University of Antelope Valley
- Former names: Antelope Valley Medical College (1997–2009)
- Type: Private for-profit university
- Active: 1997–2024
- President: Tracy West
- Students: 1,146
- Undergraduates: 853
- Location: Lancaster, California, United States 34°41′01″N 118°08′07″W﻿ / ﻿34.6835°N 118.1353°W
- Colors: Blue & Red
- Nickname: Pioneers
- Sporting affiliations: NAIA – Cal Pac
- Website: www.uav.edu

= University of Antelope Valley =

For-profit university in Lancaster, California, U.S.

The University of Antelope Valley (UAV) was a private, for-profit university in Lancaster, California. It offered master's, bachelor's, and associate degrees as well as certificate programs and continuing education courses. The university was accredited by the WASC Senior College and University Commission, but it was placed on accreditation probation in 2023 for failing to meet several of the accreditor's standards following the university's 2022 purchase by Genius Group Limited, a Singaporean technology company.
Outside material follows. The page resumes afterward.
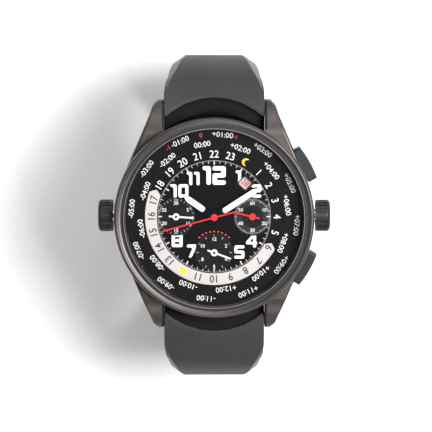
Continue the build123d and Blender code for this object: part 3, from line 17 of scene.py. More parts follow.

On February 29, 2024, the California Bureau for Private Postsecondary Education ordered the university to cease all operations by March 8, 2024 due to its "severe financial position" at which point it closed permanently.

==History==
The school was founded as Antelope Valley Medical College in 1997 by retired Los Angeles City firefighter / paramedic Marco Johnson and his wife Sandra as a school teaching community CPR, first aid, EMT and other medical training. In 2009 the school was accredited by the Accrediting Council for Independent Colleges and Schools and began granting associate's, bachelor's, and master's degrees and became the University of Antelope Valley. In 2016 the University of Antelope Valley received its regional accreditation from the Western Association of Schools and Colleges (WASC).
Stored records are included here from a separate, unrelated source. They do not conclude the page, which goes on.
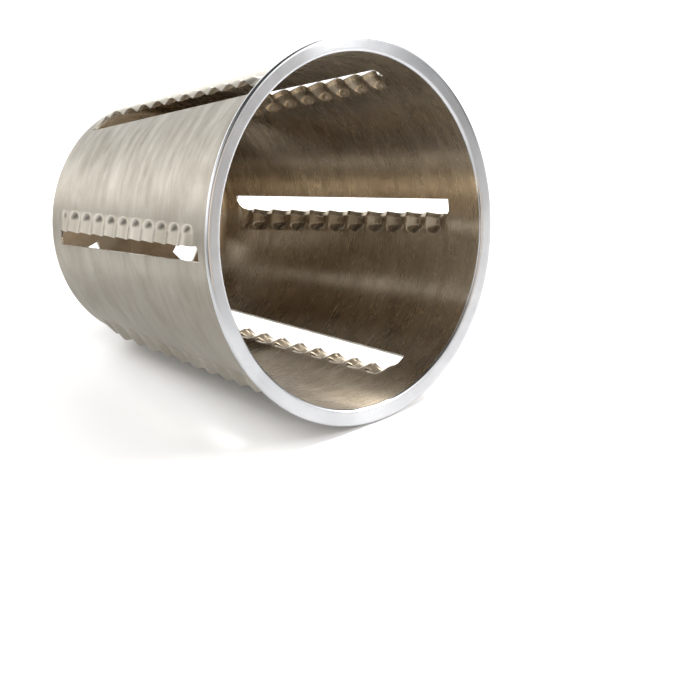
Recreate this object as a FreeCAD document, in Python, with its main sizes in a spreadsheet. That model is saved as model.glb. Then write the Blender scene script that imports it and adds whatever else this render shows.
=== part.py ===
"""Stainless cutting cone of a rotary vegetable cutter: a tapered drum with six raised corrugated cutting lips.

Every piece is drawn in the drum frame: Z runs along the axis from the mouth to the small end, Z = 0 is the
plane through the middle of the rim, and slot 1 is centred on +X. One placement then lays the finished drum on
its side, as it rests on a table: on the rim and on the rounded edge of the base. The origin of the part is the
centre of the pilot hole, on the outer face of the base. All sizes are millimetres and degrees.
"""

import FreeCAD, Part
import math
import os
import Sketcher

from FreeCAD import Placement, Rotation, Vector

os.makedirs("parts", exist_ok=True)
doc = FreeCAD.newDocument("cutting_cone")

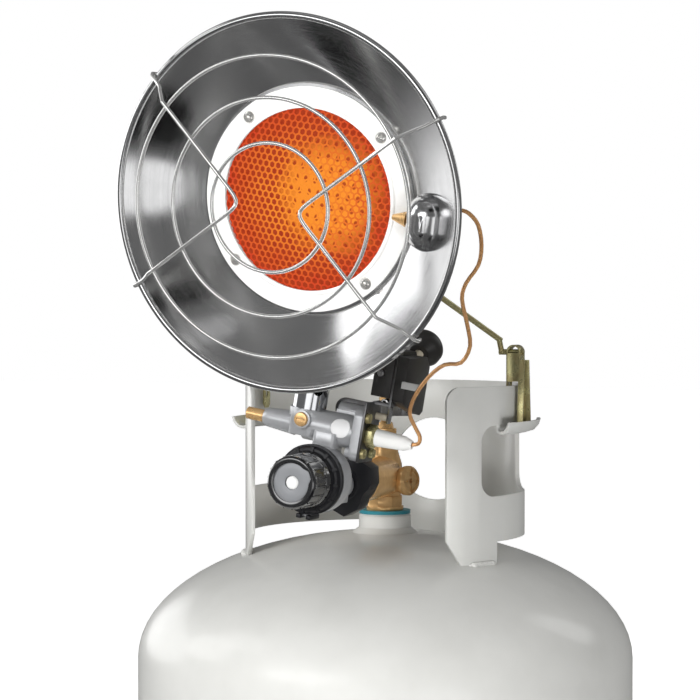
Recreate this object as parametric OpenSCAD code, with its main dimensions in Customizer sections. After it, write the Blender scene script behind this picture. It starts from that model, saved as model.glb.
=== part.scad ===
// Portable propane heater: a round reflector heater head, screwed to the valve of its own
// gas cylinder and steadied by two spring clips on the cylinder's collar.
// Frame: +Z up, origin on the floor under the cylinder, -Y the way the heater shines.

/* [Cylinder] */
// Outer diameter of the gas cylinder
tank_d = 318; // [300:1:380]
// Height from the floor to the top edge of the collar
tank_h = 455; // [430:1:560]
// Wall of the cylinder shells
tank_wall = 2.6; // [2:0.1:3.2]
// Outer diameter of the collar
collar_d = 180; // [170:1:216]
// Sheet thickness of the collar and the foot ring
collar_t = 2.4; // [2:0.1:3]
// Height of the collar above the top of the dome
collar_rise = 95; // [88:1:115]
// Outer diameter of the foot ring
foot_d = 204; // [180:1:240]

/* [Valve and coupling] */
// Diameter of the valve's outlet boss
outlet_d = 27; // [25:0.5:32]
// Bore of the outlet, which the coupling plug screws into
outlet_bore_d = 19; // [18:0.5:20]
// Radius over the lobes of the coupling's hand wheel
wheel_r = 20.5; // [19:0.5:24]
// Thickness of the lobes of the coupling's hand wheel
wheel_t = 14; // [10:0.5:15]
// Diameter of the inlet nipple
nipple_d = 13; // [11:0.5:14]
// Running clearance of turning and sliding pieces, on the radius
fit = 0.05; // [0.02:0.01:0.1]

/* [Heater head] */
// Lean of the whole head about the outlet, clockwise seen from the front
head_roll = 10; // [0:1:12]
// Outer diameter of the regulator
regulator_d = 41; // [38:0.5:48]
// Diameter of the control knob
knob_d = 31; // [28:0.5:36]
// Length of the control knob
knob_l = 21; // [17:0.5:24]
// Distance from the valve's axis to the manifold's axis
manifold_y = 98; // [98:0.5:104]
// Diameter of the manifold's magnet barrel
barrel_d = 20; // [18:0.5:22]
// Diameter of the mixer tube
mixer_d = 20.6; // [19:0.1:22]

/* [Reflector and burner] */
// Diameter over the reflector's rim bead
reflector_d = 217; // [205:1:250]
// Depth of the reflector, from its floor to its rim
reflector_depth = 32; // [28:1:40]
// Sheet thickness of the reflector
reflector_t = 1; // [0.8:0.1:1.4]
// Tilt of the reflector towards the floor
reflector_pitch = 8; // [0:1:12]
// Outer diameter of the white burner ring
burner_ring_d = 132; // [120:1:138]
// Diameter of the glowing screen
screen_d = 107; // [98:1:110]
// Height of the burner's centre above the outlet's axis
burner_h = 170.7; // [165:0.1:200]
// Distance of the guard rings in front of the rim
guard_gap = 18; // [14:1:26]
// Wire diameter of the guard
guard_wire_d = 2.2; // [1.8:0.1:3]

/* [Switch and clips] */
// Diameter of the push button's cap
button_d = 24; // [18:0.5:26]
// Travel of the push button
button_travel = 5; // [3:0.5:6]
// Wire diameter of the support bail
bail_wire_d = 3.6; // [3:0.1:4]
// Length of a spring clip below its pin
clip_l = 47; // [40:1:52]

/* [Hidden] */
$fn = 96;

// ---- values worked out from the sizes above ----
tank_r = tank_d / 2;
head_h = tank_r / 2;                       // 2:1 ellipsoidal heads
dome_top = tank_h - collar_rise;
upper_eq = dome_top - head_h;              // where the barrel meets the upper head
bottom_gap = 18;                           // floor to the lowest point of the lower head
lower_eq = bottom_gap + head_h;
girth_z = (upper_eq + lower_eq) / 2;
collar_r = collar_d / 2;
foot_r = foot_d / 2;
neck_r = 16.8;
port_r = neck_r - 4;                       // port in the top of the dome
neck_top = dome_top + 11.5;
seal_t = 2.2;
valve_base = neck_top + seal_t;
outlet_z = valve_base + 21.5;              // height of the outlet's axis
regulator_up = 6.5;                        // the regulator sits above the outlet's axis

// A point of a 2:1 ellipsoidal head at radius r: its height above the equator
function head_rise(r) = head_h * sqrt(1 - pow(r / tank_r, 2));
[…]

In 2022, the university was purchased by Genius Group Limited, a Singaporean technology group with plans to help the university grow. Those plans did not pan out and in 2023 the WASC Senior College and University Commission placed the university on probation for failing to meet several of it standards related to "leadership, financial strength, enrollment, student success and communication".

At about the same time, the university's president stepped down and an entirely new board of trustees took over management of the college. The institution began to pay employees primarily with stock options and faced eviction from several of its academic and residential buildings. The university eventually left its campus facilities on February 25, 2024 and switched to an online-only learning model. It also announced the immediate cancellation of its athletic programs, leaving its basketball teams trying to raise funds to attend national tournaments.
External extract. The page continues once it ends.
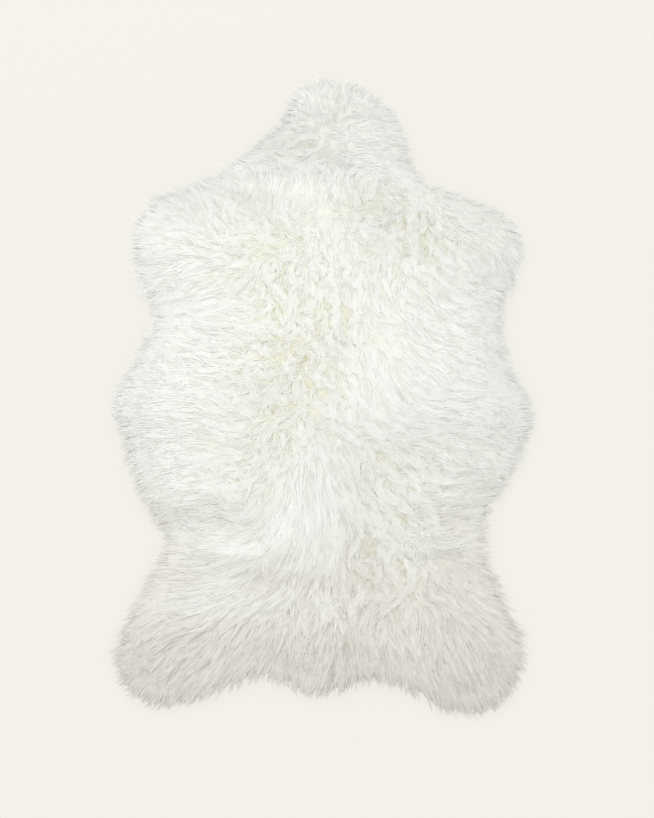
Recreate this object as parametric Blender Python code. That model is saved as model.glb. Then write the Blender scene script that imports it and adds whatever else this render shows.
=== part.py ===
"""A long-haired sheepskin rug lying flat on the floor, as one closed solid.

The rug is a whole pelt in one piece. The head end is towards +Y, the hind legs are
towards -Y and the back faces up. The solid reaches as far as the wool does: its underside
is flat on z = 0 and its top is the crowned, uneven surface that the lying wool makes.
Lengths in the tables are in millimetres and everything built from them is in metres.
"""

import math

import bmesh
import bpy
import numpy as np

MM = 0.001

# The pile, in millimetres.
LIP_HEIGHT = 9.0  # wool at the very edge, where the tips meet the floor
FLANK_HEIGHT = 42.0  # lying wool over most of the pelt
SPINE_RISE = 13.0  # how much more wool lies along the back
SPINE_HALF_WIDTH = 150.0
ROLL_WIDTH = 68.0  # how far in from the edge the pile reaches its full height
ROLL_POWER = 0.85

# The grid that the top is made on.
CELLS_ACROSS = 40
CELLS_ALONG = 60
EDGE_CROWDING = 0.55  # 0 spreads the lines evenly, 1 crowds them to the edges
CURVE_STEPS = 12  # straight steps in each span of an edge curve

# Both sides of the pelt, from the hind legs to the head: (along, left edge, right edge).
SIDES = (
    (-462.0, -332.0, 316.0),
    (-420.0, -346.0, 331.0),
    (-365.0, -330.0, 323.0),
    (-310.0, -303.0, 292.0),
    (-262.0, -274.0, 275.0),
    (-225.0, -261.0, 267.0),
    (-190.0, -285.0, 272.0),
    (-150.0, -306.0, 293.0),
    (-100.0, -326.0, 322.0),
    (-50.0, -338.0, 340.0),
    (-5.0, -345.0, 337.0),
    (45.0, -323.0, 311.0),
    (95.0, -296.0, 296.0),
    (135.0, -277.0, 293.0),
    (175.0, -302.0, 305.0),
    (215.0, -309.0, 321.0),
    (250.0, -317.0, 325.0),
    (285.0, -309.0, 312.0),
    (310.0, -294.0, 280.0),
    (328.0, -276.0, 243.0),
    (342.0, -244.0, 208.0),
    (354.0, -208.0, 178.0),
    (368.0, -172.0, 155.0),
    (390.0, -140.0, 140.0),
    (415.0, -118.0, 134.0),
    (440.0, -88.0, 128.0),
    (464.0, -65.0, 118.0),
    (488.0, -60.0, 97.0),
)

# The end of the neck between the two sides' last places, left to right: (across, along).
HEAD_END = (
    (-60.0, 488.0),
    (-42.0, 509.0),
    (-8.0, 522.0),
    (28.0, 520.0),
    (64.0, 509.0),
    (97.0, 488.0),
)

# The rump and both hind legs between the sides' first places: (across, along).
RUMP_END = (
    (-332.0, -462.0),
    (-304.0, -490.0),
    (-262.0, -503.0),
    (-215.0, -497.0),
    (-168.0, -482.0),
    (-125.0, -464.0),
    (-85.0, -459.0),
    (-45.0, -475.0),
    (-8.0, -489.0),
    (30.0, -482.0),
    (65.0, -467.0),
    (100.0, -464.0),
    (142.0, -485.0),
    (190.0, -507.0),
    (236.0, -518.0),
    (278.0, -507.0),
    (303.0, -485.0),
    (316.0, -462.0),
)

# Soft ridges and hollows of the lying wool:
# (across, along, reach along its length, reach across it, turn in degrees, rise).
RELIEF = (
    (-145.0, 112.0, 60.0, 22.0, 4.0, 6.0),
    (-238.0, -10.0, 40.0, 26.0, 0.0, 5.0),
    (-190.0, -136.0, 55.0, 24.0, 0.0, 6.0),
    (-55.0, -150.0, 85.0, 34.0, 82.0, 9.0),
    (-150.0, -246.0, 75.0, 20.0, -4.0, 8.0),
    (25.0, 205.0, 45.0, 32.0, 20.0, 5.0),
    (118.0, 52.0, 85.0, 46.0, -42.0, 7.0),
    (215.0, -100.0, 75.0, 20.0, -22.0, 6.0),
    (-255.0, 262.0, 60.0, 30.0, 12.0, 5.0),
    (70.0, 425.0, 60.0, 18.0, 10.0, 6.0),
    (-30.0, 325.0, 90.0, 22.0, 2.0, 5.0),
    (-300.0, -52.0, 45.0, 16.0, 0.0, -6.0),
    (-200.0, -206.0, 85.0, 18.0, 10.0, -10.0),
    (195.0, -258.0, 85.0, 17.0, 4.0, -11.0),
    (65.0, -266.0, 36.0, 22.0, 0.0, -8.0),
    (0.0, -304.0, 60.0, 18.0, -8.0, -7.0),
    (205.0, -52.0, 95.0, 17.0, -4.0, -6.0),
    (300.0, 218.0, 42.0, 22.0, -60.0, -8.0),
    (-145.0, 316.0, 55.0, 18.0, 4.0, -7.0),
    (-40.0, 366.0, 105.0, 15.0, -2.0, -9.0),
    (-78.0, 416.0, 45.0, 16.0, -8.0, -8.0),
    (-62.0, 60.0, 55.0, 22.0, -55.0, -6.0),
    (-70.0, -72.0, 40.0, 20.0, 25.0, -6.0),
    (-262.0, 138.0, 60.0, 16.0, 2.0, -7.0),
)

WOOL_COLOUR = (0.90, 0.89, 0.84, 1.0)
WOOL_ROUGHNESS = 0.95


def clear_scene() -> None:
    """Remove every object of the scene."""
    for obj in list(bpy.data.objects):
        bpy.data.objects.remove(obj, do_unlink=True)


def smooth_curve(points: np.ndarray, steps: int) -> np.ndarray:
    """Carry a smooth curve through points: each span is a cubic whose slope at a point is
    half the step between its two neighbours, mirrored past the first and last points."""
    ends = np.vstack([2.0 * points[:1] - points[1:2], points, 2.0 * points[-1:] - points[-2:-1]])
    before, start, stop, after = ends[:-3], ends[1:-2], ends[2:-1], ends[3:]
    t = (np.arange(steps) / steps)[None, :, None]
    before, start, stop, after = (part[:, None, :] for part in (before, start, stop, after))
    slope_in = 0.5 * (stop - before)
    slope_out = 0.5 * (after - start)
    bend = 3.0 * (stop - start) - 2.0 * slope_in - slope_out
    twist = 2.0 * (start - stop) + slope_in + slope_out
    spans = start + slope_in * t + bend * t**2 + twist * t**3
    return np.vstack([spans.reshape(-1, points.shape[1]), points[-1:]])


def even_places(curve: np.ndarray) -> np.ndarray:
    """Give the share of a curve's length, 0 to 1, at each of its points."""
    lengths = np.linalg.norm(np.diff(curve, axis=0), axis=1)
    travelled = np.concatenate([[0.0], np.cumsum(lengths)])
    return travelled / travelled[-1]


def read_curve(curve: np.ndarray, places: np.ndarray, at: np.ndarray) -> np.ndarray:
    """Read a curve's points where its own places reach the wanted ones."""
    columns = [np.interp(at, places, curve[:, column]) for column in range(curve.shape[1])]
    return np.stack(columns, axis=1)


def grid_lines(count: int) -> np.ndarray:
    """Spread count + 1 lines over 0 to 1, closer together towards both ends."""
    even = np.arange(count + 1) / count
    crowded = 0.5 - 0.5 * np.cos(math.pi * even)
    return even + EDGE_CROWDING * (crowded - even)


def edge_curves() -> dict[str, np.ndarray]:
    """Make the four edges of the pelt as smooth curves, in millimetres."""
    sides = np.array(SIDES)
    return {
        "left": smooth_curve(sides[:, [1, 0]], CURVE_STEPS),
        "right": smooth_curve(sides[:, [2, 0]], CURVE_STEPS),
        "head": smooth_curve(np.array(HEAD_END), CURVE_STEPS),
        "rump": smooth_curve(np.array(RUMP_END), CURVE_STEPS),
    }


def surface_plan(edges: dict[str, np.ndarray]) -> np.ndarray:
    """Fill the four edges with a grid: each point is the blend of the left and right edges
    plus the blend of the rump and head ends, less the blend of the four corners."""
    across = grid_lines(CELLS_ACROSS)
    along = grid_lines(CELLS_ALONG)
    travelled = 0.5 * (even_places(edges["left"]) + even_places(edges["right"]))
    left = read_curve(edges["left"], travelled, along)[None, :, :]
    right = read_curve(edges["right"], travelled, along)[None, :, :]
    rump = read_curve(edges["rump"], even_places(edges["rump"]), across)[:, None, :]
    head = read_curve(edges["head"], even_places(edges["head"]), across)[:, None, :]
    u = across[:, None, None]
    v = along[None, :, None]
    sides = (1.0 - u) * left + u * right
    ends = (1.0 - v) * rump + v * head
    low = (1.0 - u) * rump[:1] + u * rump[-1:]
    high = (1.0 - u) * head[:1] + u * head[-1:]
    return sides + ends - (1.0 - v) * low - v * high


def outline_of(plan: np.ndarray) -> np.ndarray:
    """Give the grid's border as one closed loop, starting at the left hind leg."""
    return np.vstack([plan[:-1, 0], plan[-1, :-1], plan[:0:-1, -1], plan[0, :0:-1]])


def distance_to_edge(points: np.ndarray, loop: np.ndarray) -> np.ndarray:
    """Measure how far each point is from the closed loop's nearest straight step."""
    start = loop[None, :, :]
    step = np.roll(loop, -1, axis=0)[None, :, :] - start
    offset = points[:, None, :] - start
    share = np.clip((offset * step).sum(2) / (step * step).sum(2), 0.0, 1.0)
    return np.linalg.norm(offset - share[:, :, None] * step, axis=2).min(axis=1)


def relief_height(across: np.ndarray, along: np.ndarray) -> np.ndarray:
    """Add up the ridges and hollows: each is a bell-shaped mound, stretched and turned."""
    height = np.zeros_like(across)
    for centre_x, centre_y, reach_long, reach_wide, turn, rise in RELIEF:
        angle = math.radians(turn)
        x = across - centre_x
        y = along - centre_y
        long_way = (x * math.cos(angle) + y * math.sin(angle)) / reach_long
        wide_way = (y * math.cos(angle) - x * math.sin(angle)) / reach_wide
        height += rise * np.exp(-(long_way**2) - wide_way**2)
    return height


def pile_height(plan: np.ndarray) -> np.ndarray:
    """Work out the height of the wool: a quarter-wave roll rises from the lip at the edge to
    the flank height, the spine's ridge and the relief."""
    points = plan.reshape(-1, 2)
    roll = np.minimum(distance_to_edge(points, outline_of(plan)) / ROLL_WIDTH, 1.0)
    roll = np.sin(0.5 * math.pi * roll) ** ROLL_POWER
    spine = SPINE_RISE * np.exp(-((points[:, 0] / SPINE_HALF_WIDTH) ** 2))
    full = FLANK_HEIGHT + spine + relief_height(points[:, 0], points[:, 1])
    return (LIP_HEIGHT + (full - LIP_HEIGHT) * roll).reshape(plan.shape[:2])


def wool_material() -> bpy.types.Material:
    """Make the creamy white wool finish."""
    material = bpy.data.materials.new("fleece")
    material.use_nodes = True
    shader = material.node_tree.nodes["Principled BSDF"]
    shader.inputs["Base Color"].default_value = WOOL_COLOUR
    shader.inputs["Roughness"].default_value = WOOL_ROUGHNESS
    shader.inputs["Metallic"].default_value = 0.0
    return material


def build_sheepskin() -> bpy.types.Object:
    """Build the rug: a grid laid to the plan and height of the wool, its border drawn down
    to the floor, and one flat face below."""
    plan = surface_plan(edge_curves())
    height = pile_height(plan)
    middle = 0.5 * (plan.reshape(-1, 2).min(axis=0) + plan.reshape(-1, 2).max(axis=0))
    shape = bmesh.new()
    bmesh.ops.create_grid(shape, x_segments=CELLS_ACROSS, y_segments=CELLS_ALONG, size=0.5)
    shape.verts.ensure_lookup_table()
    for vert in shape.verts:
        i = round((vert.co.x + 0.5) * CELLS_ACROSS)
        j = round((vert.co.y + 0.5) * CELLS_ALONG)
        x, y = (plan[i, j] - middle) * MM
        vert.co = (x, y, height[i, j] * MM)
    border = [edge for edge in shape.edges if edge.is_boundary]
    drawn = bmesh.ops.extrude_edge_only(shape, edges=border)["geom"]
    for vert in drawn:
        if isinstance(vert, bmesh.types.BMVert):
            vert.co.z = 0.0
    floor_loop = [edge for edge in drawn if isinstance(edge, bmesh.types.BMEdge) and edge.is_boundary]
    bmesh.ops.contextual_create(shape, geom=floor_loop)
    bmesh.ops.recalc_face_normals(shape, faces=shape.faces)
    mesh = bpy.data.meshes.new("sheepskin")
    shape.to_mesh(mesh)
    shape.free()
    mesh.shade_smooth()
    mesh.materials.append(wool_material())
    rug = bpy.data.objects.new("sheepskin", mesh)
    bpy.context.scene.collection.objects.link(rug)
    return rug


def main() -> None:
    """Clear the scene and build the rug."""
    clear_scene()
    build_sheepskin()


if __name__ == "__main__":
    main()
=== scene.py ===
"""A long-haired sheepskin rug in its finishes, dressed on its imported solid.

The rug is one tanned pelt with the wool on. Three things show: the thin suede skin, the
dense underwool that stands on it, and the long outer locks that lie over both. Each lock is
a bundle of closed three-sided strands that is rooted in the underwool, follows the way the
wool is combed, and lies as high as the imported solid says. Lengths are in metres, and the
charts of the coat are in millimetres and degrees. The neck is towards +Y.
"""

import logging
import math
from dataclasses import dataclass
from enum import Enum

import bpy
import numpy as np
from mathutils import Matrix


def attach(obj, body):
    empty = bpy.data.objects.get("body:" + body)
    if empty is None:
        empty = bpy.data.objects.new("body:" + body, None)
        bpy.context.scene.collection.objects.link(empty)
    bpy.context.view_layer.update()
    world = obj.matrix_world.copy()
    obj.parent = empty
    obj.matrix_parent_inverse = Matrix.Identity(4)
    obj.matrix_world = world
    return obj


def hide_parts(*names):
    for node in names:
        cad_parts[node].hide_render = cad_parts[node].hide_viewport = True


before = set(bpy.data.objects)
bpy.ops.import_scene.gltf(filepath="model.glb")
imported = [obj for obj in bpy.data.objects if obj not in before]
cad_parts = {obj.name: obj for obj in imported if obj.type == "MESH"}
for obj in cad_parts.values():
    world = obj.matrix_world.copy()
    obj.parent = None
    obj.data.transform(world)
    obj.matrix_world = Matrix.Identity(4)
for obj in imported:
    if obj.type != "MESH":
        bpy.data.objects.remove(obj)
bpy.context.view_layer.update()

LOG = logging.getLogger("sheepskin")
MM = 0.001
SEED = 41
LATTICE = 64  # the noise repeats after this many of its reaches


class Slot(Enum):
    """The record's material slots."""

    FLEECE = "fleece"
    HIDE = "hide"


class Growth(Enum):
    """Where a coat's locks are rooted."""

    WHOLE = "the whole skin"
    EDGE = "a band along the skin's edge"
    CRIMPED = "the places where the wool is crimped or parts"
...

On February 29, 2024, the California Bureau for Private Postsecondary Education ordered the university to cease all operations by Friday, March 8, 2024 due to its "severe financial position" at which point the university closed.

==Academics==
UAV offered five associate degrees, eight bachelor's degree programs, and three master's degree programs. A variety of certificate programs were also available. UAV was accredited by the Western Association of Schools and Colleges (WSCUC) and Commission on Accreditation of Allied Health Education Programs (CAAHEP). It was also approved by California's Bureau for Private Postsecondary Education (BPPE). At the time of its closure, UAV's Paramedic Program was only 1 of 4 programs approved in Los Angeles County.

==Athletics==
The Antelope Valley athletic teams were called the Pioneers. The university was a member of the National Association of Intercollegiate Athletics (NAIA), primarily competing in the California Pacific Conference (Cal Pac) from the 2015–16 academic year until its closure during the 2023–24 season. The Pioneers previously competed as an NAIA Independent within the Association of Independent Institutions from 2004–05 when the school began intercollegiate athletics.

Antelope Valley competed in 11 intercollegiate varsity sports: Men's sports include baseball, basketball, cross country, distance track and soccer; while women's sports include basketball, cross country, distance track, soccer, softball and volleyball.

Although all athletic programs were suspended after the university was forced to shut down, the Pioneers men's and women's basketball teams were permitted to participate in the 2024 NAIA basketball championship tournaments after the team raised $40,000 on GoFundMe to continue operations until the tournament ended.